Entre 1915 e 1931 foram feitas diversas análises do material recolhido nos ribeirões de Araquá e Tuncum. Mas não passou disso. Os governos estadual e federal não se empenharam em aprofundar as pesquisas e apenas com a intromissão de iniciativas particulares é que a situação mudou.

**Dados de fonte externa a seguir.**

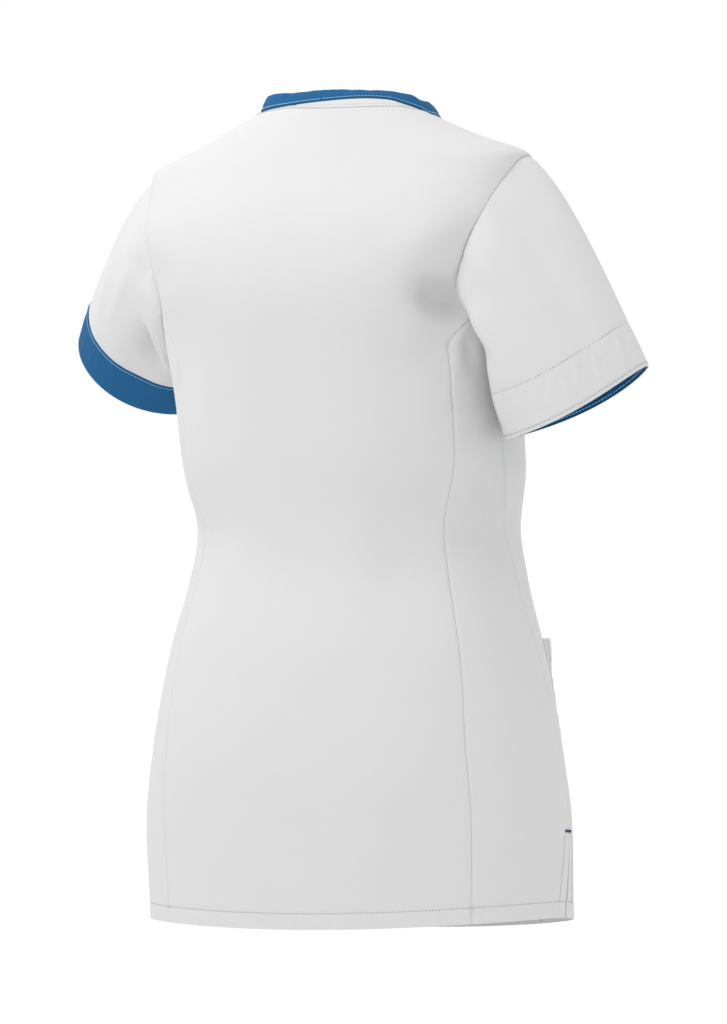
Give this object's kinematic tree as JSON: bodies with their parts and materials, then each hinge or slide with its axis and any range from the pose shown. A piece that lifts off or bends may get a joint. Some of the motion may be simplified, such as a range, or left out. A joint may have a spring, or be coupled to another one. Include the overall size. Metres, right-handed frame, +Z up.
{
  "type": "medical tunic",
  "caption": "Short-sleeved pull-on medical tunic in worn form, with princess panels, V neckband, contrast cuffs, front patch pockets and open side vents.",
  "frame": {"origin": "on the centre line between the shoulders, about level with the two side neck points and 22 mm in front of the line that joins them", "axes": "+Z up, -Y out of the garment's front, +X to the wearer's left"},
  "size_m": [0.6145, 0.284, 0.7572],
  "materials": {
    "white_cloth": "matt plain weave",
    "blue_cloth": "matt plain weave"
  },
  "bodies": {
    "root": {"back_centre": "white_cloth", "back_neck_strip": "white_cloth", "back_side_left": "white_cloth", "back_side_right": "white_cloth", "cuff_facing_right": "blue_cloth", "cuff_left": "blue_cloth", "front_centre": "white_cloth", "front_side_left": "white_cloth", "front_side_right": "white_cloth", "neckband": "blue_cloth", "pocket_left": "white_cloth", "pocket_right": "white_cloth", "sleeve_left": "white_cloth", "sleeve_right": "white_cloth"}
  },
  "joints": []
}
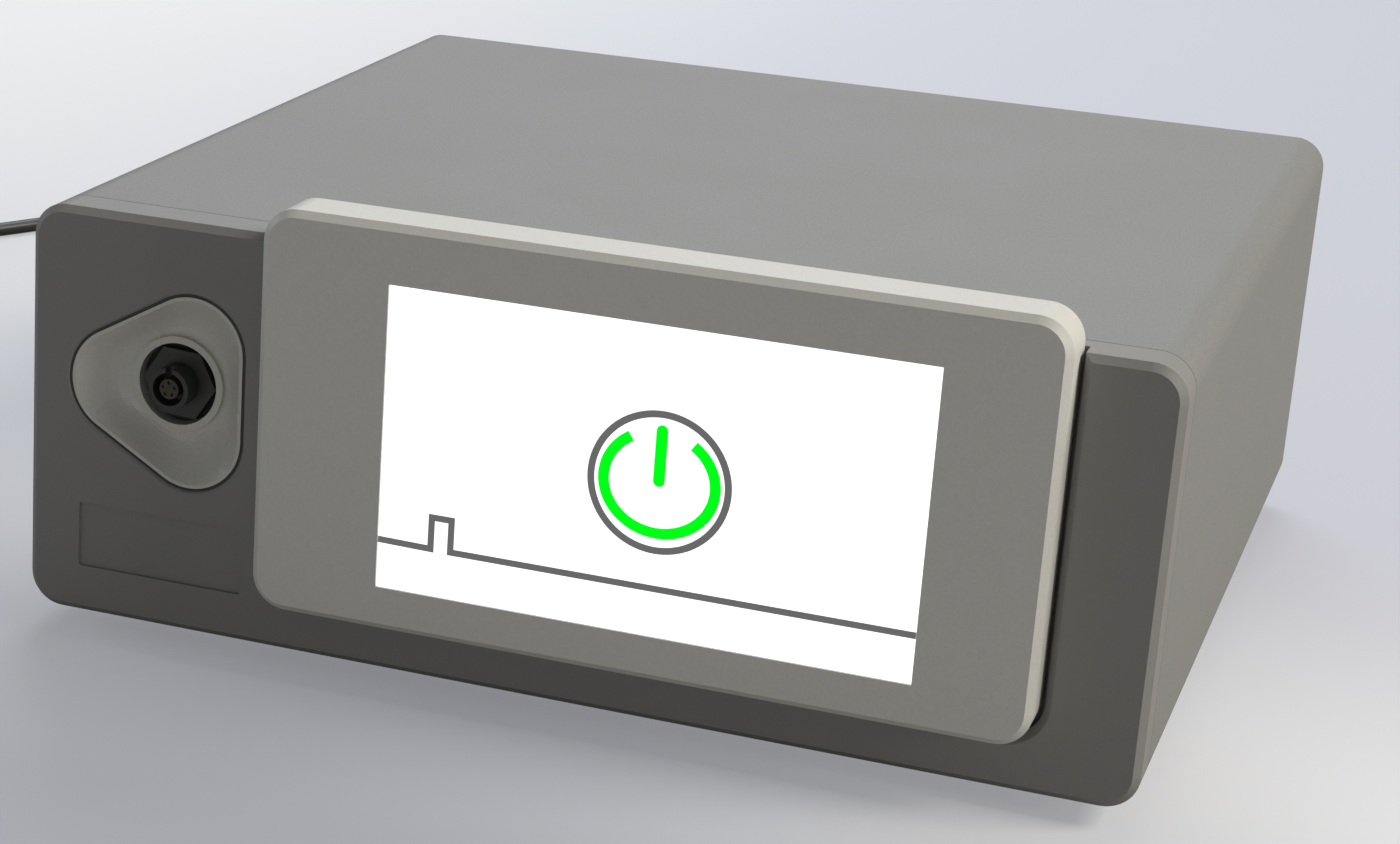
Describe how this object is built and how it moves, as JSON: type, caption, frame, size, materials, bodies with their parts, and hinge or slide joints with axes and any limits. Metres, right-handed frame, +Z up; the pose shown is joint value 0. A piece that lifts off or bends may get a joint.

Lobato criou a Companhia Petróleos do Brasil devido à forte influência que possuía na sociedade. Buscava investidores prometendo-lhes fortunas. Agregou valores diante de poderosos principalmente ao lançar ações de sua empresa na Bolsa de Valores. Em apenas quatro dias, vendeu metade das ações disponíveis. Chegou a declarar na época que, após o petróleo, a indústria do ferro seria sua futura investida. Um ano depois incorporou a Companhia Petróleo Nacional e em 1936 fundou a terceira sua última empresa mineradora, a Companhia Matro-Grossense de Petróleo. 

No Poço Tuncun, quando chegou-se à uma prospecção de 314 metros, foi recolhida a quantidade de 20 litros de petróleo. Os ânimos ficam mais fervorosos. Chega-se a uma escalada de 758 metros terra abaixo. Encontraram-se várias camadas de terra impregnada à óleo. Em setembro de 1928, encontrou-se a presença de petróleo com base parafínica de cor verde. Não se sabe porque, mas o poço foi tapado e abandonado.

Lobato acabou com sua fortuna nesta tentativa de mostrar que “o petróleo é nosso”. E a história mais um vez foi cancelada.